Proteins encoded by the AtPIN 1 and AtPIN 2 genes, "the latter also termed AGR" (Utsuno et al., 1998) or "EIR 1" (Luschnig et al., 1998), display asymmetrical cellular distribution within the elongation zones of root and shoot tissues. This suggests that "the PIN gene products might support directional auxin efflux in transport-competent cells" (Galweiler et al., 1998). It has been proposed that "AtPIN 1 mediates PAT throughout the stem and root in plants" (Galweiler et al., 1998), whereas "AtPIN 2 contributes to localized auxin redistribution in the root tip" (Muller et al., 1998). There is evidence that the "AUX 1 protein might have a role in the uptake of auxin into the cell" (Marchant et al., 1999).
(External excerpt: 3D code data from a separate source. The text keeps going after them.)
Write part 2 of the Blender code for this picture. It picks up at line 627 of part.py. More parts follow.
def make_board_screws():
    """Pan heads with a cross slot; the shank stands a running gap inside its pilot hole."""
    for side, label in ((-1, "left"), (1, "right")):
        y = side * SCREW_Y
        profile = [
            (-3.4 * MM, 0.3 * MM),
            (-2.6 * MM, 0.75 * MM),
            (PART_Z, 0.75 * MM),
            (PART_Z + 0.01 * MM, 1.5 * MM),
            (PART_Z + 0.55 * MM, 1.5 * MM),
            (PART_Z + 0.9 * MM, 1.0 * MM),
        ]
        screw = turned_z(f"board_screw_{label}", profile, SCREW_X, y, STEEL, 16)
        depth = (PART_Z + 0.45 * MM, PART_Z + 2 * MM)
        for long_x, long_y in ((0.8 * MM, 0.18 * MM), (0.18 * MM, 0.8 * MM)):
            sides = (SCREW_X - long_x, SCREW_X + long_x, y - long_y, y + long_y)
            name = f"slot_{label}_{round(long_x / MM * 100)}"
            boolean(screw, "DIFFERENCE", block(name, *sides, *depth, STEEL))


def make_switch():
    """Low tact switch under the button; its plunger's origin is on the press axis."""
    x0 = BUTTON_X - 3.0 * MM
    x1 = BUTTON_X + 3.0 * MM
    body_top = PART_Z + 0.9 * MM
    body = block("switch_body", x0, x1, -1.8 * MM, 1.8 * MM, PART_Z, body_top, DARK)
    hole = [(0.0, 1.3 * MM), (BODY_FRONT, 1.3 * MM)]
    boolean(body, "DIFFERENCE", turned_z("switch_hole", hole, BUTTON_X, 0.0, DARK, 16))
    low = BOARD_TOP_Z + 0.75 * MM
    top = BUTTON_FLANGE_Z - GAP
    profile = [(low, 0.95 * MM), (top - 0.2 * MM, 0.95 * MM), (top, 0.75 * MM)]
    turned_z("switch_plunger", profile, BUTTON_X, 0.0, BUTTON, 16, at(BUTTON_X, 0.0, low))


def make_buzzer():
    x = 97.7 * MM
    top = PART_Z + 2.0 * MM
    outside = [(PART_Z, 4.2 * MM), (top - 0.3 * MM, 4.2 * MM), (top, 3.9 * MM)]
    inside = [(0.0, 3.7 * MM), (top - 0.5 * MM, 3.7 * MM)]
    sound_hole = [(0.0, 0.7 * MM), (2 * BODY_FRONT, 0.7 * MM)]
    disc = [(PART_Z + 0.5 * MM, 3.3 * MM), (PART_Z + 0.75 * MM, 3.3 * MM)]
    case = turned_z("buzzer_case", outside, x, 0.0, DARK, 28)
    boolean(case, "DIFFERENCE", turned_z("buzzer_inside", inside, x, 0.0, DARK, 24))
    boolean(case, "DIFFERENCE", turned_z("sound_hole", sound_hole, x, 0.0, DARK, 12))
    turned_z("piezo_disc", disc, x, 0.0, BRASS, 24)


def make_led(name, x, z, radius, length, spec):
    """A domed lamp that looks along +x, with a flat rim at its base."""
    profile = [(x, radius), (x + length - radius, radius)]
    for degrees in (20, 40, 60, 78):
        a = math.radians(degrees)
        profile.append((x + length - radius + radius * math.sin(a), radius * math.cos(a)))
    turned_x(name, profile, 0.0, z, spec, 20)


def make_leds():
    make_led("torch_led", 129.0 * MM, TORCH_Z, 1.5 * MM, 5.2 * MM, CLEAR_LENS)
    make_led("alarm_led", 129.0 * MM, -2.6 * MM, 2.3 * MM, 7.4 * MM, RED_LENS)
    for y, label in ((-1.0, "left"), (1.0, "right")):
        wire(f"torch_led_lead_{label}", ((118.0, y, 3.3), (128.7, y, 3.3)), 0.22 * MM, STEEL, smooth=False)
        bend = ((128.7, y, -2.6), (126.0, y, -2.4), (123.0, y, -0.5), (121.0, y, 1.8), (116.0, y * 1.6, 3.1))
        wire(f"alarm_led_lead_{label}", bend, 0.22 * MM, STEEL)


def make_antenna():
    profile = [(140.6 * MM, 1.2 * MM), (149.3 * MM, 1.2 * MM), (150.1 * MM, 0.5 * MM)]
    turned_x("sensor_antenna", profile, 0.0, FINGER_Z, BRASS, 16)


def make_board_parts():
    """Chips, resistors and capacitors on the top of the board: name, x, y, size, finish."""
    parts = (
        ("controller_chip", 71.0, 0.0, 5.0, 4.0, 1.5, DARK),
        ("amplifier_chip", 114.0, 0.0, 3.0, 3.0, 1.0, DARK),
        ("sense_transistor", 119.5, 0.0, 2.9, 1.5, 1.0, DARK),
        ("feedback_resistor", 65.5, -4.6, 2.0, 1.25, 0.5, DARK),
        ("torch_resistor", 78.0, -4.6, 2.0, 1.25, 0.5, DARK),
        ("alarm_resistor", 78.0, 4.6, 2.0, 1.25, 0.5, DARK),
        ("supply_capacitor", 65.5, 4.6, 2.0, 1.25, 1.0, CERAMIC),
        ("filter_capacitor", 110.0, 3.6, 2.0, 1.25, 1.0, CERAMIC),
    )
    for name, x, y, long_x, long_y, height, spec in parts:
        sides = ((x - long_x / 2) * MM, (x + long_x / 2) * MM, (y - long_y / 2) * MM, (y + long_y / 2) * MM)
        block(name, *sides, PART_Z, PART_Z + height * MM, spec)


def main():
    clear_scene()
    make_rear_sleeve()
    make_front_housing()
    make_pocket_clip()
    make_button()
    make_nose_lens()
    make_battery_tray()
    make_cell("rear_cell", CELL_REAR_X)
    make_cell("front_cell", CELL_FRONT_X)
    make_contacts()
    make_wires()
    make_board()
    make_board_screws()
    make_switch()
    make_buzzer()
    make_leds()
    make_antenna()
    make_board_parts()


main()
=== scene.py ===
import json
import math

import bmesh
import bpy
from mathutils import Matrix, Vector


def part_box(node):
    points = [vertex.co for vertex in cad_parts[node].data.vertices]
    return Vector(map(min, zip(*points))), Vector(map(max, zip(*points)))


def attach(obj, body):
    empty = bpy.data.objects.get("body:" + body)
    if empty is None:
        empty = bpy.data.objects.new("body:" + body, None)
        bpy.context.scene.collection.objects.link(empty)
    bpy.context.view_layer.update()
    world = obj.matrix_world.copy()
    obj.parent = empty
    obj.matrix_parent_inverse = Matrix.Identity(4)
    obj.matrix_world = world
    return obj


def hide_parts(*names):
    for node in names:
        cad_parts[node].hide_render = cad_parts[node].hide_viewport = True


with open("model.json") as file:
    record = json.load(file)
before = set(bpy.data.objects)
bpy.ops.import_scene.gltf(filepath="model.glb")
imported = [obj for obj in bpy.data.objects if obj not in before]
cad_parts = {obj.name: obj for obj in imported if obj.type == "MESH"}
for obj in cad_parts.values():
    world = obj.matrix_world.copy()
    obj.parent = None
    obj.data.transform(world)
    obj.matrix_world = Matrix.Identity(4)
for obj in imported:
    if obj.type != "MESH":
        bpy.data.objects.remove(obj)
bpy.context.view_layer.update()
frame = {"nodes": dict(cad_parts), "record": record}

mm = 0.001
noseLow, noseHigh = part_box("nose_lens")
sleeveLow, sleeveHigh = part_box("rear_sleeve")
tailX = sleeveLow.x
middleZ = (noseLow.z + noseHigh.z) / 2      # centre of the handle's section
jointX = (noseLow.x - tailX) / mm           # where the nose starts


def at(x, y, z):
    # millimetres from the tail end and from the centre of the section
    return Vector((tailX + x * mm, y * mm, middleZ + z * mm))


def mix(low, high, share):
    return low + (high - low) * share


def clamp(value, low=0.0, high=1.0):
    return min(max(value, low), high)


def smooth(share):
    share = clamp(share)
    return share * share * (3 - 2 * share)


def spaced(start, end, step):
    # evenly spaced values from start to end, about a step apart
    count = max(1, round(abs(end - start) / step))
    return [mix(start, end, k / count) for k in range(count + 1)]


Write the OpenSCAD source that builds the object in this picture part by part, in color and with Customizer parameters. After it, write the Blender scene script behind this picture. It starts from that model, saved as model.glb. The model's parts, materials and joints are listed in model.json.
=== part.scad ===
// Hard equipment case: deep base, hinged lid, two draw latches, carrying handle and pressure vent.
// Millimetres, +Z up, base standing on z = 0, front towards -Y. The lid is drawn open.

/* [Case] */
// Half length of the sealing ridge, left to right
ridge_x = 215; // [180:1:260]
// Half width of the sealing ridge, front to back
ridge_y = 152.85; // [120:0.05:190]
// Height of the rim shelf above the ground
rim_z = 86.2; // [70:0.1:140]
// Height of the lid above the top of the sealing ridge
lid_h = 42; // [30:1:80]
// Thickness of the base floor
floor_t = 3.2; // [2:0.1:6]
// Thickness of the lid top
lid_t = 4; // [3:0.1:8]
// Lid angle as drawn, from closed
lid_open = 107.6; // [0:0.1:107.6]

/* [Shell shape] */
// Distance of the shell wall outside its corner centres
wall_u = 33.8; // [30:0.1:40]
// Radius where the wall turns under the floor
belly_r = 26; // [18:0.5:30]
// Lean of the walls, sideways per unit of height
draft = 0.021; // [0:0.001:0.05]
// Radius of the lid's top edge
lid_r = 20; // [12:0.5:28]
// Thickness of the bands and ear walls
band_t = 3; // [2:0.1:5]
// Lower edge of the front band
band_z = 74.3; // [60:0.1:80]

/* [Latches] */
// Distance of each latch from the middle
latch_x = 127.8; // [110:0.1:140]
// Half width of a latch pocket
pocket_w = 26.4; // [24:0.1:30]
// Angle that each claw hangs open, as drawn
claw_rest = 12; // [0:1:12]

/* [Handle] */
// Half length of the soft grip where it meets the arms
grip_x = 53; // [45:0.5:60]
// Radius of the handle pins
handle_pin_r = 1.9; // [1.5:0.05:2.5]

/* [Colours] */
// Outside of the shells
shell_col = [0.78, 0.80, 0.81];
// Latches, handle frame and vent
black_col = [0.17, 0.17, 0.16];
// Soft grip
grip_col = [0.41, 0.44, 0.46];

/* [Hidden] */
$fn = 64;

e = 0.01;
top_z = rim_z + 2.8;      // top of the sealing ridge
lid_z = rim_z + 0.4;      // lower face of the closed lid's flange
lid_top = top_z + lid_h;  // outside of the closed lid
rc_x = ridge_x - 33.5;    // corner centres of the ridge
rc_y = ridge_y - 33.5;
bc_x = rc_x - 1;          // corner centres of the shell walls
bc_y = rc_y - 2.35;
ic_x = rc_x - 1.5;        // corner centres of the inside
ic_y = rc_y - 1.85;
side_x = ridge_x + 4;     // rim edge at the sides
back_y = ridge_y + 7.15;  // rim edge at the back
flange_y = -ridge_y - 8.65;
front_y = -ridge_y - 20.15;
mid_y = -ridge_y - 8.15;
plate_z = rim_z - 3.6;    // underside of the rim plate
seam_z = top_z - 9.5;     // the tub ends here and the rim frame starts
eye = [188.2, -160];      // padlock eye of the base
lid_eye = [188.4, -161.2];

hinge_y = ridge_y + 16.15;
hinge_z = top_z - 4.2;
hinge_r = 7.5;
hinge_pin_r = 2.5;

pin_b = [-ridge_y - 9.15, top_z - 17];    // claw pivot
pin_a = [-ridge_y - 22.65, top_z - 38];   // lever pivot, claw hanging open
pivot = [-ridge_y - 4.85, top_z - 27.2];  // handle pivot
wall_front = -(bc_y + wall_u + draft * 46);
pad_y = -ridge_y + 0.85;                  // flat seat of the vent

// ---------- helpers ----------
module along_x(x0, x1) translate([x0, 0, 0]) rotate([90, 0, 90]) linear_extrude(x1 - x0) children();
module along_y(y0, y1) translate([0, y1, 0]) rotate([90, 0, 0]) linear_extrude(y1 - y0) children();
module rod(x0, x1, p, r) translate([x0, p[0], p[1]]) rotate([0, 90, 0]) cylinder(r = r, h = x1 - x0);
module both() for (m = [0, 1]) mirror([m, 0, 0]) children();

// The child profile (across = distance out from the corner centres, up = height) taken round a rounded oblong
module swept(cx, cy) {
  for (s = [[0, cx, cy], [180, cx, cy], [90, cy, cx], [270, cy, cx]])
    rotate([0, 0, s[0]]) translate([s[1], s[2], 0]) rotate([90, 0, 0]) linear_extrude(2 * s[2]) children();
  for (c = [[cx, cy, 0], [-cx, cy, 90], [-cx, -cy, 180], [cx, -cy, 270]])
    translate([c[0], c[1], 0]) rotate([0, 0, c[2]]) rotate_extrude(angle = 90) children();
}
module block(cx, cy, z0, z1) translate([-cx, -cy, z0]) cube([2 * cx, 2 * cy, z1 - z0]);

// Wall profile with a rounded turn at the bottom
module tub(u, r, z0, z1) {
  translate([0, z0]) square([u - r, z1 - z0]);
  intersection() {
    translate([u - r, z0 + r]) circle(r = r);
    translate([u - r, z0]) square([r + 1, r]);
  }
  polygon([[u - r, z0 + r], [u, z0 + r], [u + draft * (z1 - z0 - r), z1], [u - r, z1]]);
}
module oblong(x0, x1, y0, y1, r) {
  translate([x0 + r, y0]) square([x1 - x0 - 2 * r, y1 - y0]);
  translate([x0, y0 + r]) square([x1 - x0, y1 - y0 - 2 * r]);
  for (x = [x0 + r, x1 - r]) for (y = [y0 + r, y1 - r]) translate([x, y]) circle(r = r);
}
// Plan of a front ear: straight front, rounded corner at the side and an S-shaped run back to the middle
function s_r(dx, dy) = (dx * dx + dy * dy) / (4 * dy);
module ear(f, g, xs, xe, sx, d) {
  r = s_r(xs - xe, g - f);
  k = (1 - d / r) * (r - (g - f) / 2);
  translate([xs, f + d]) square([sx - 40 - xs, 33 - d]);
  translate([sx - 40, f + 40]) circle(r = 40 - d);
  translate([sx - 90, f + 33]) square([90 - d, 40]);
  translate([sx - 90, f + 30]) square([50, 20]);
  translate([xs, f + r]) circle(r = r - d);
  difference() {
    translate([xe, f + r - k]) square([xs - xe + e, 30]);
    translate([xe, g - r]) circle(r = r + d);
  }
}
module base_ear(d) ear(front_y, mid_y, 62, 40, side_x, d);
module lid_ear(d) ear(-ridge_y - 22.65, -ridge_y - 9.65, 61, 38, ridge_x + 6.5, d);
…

Mutations within the AUX 1 gene confer an auxin-insensitive phenotype. The altered root-growth response is specific to auxins requiring carrier-mediated uptake, and can be bypassed by growing AUX 1 plants in the presence of the auxin 1-naphthalene acetic acid (1-NAA), which enters plant cells in a carrier-independent manner (Marchant et al., 1999).
Mutations in AUX 1 and AtPIN 2 confer an agravitropic root-growth phenotype. Marchant et al. (1999) have proposed that AUX 1 regulates gravitropic curvature in unison with the auxin efflux carrier to coordinate the localized redistribution of auxin in the root apex, providing the first example of a developmental role for the auxin influx carrier in higher plants. Effective biochemical movement of materials in plants is essential to the organism's survival. These reactions and movements inside the plant allow the conduction of vital processes.
Photosynthesis, stomatal movements, movement of water, and growth all require the biochemical input of cell to cell movement. Ion channels, aquaporins and influx and efflux carriers are active examples of devices that move materials in plants for the benefit of the organism. These devices prove that biochemistry and movement in general is essential in the processes of life and is essential to comprehend for any individual who investigates the life sciences.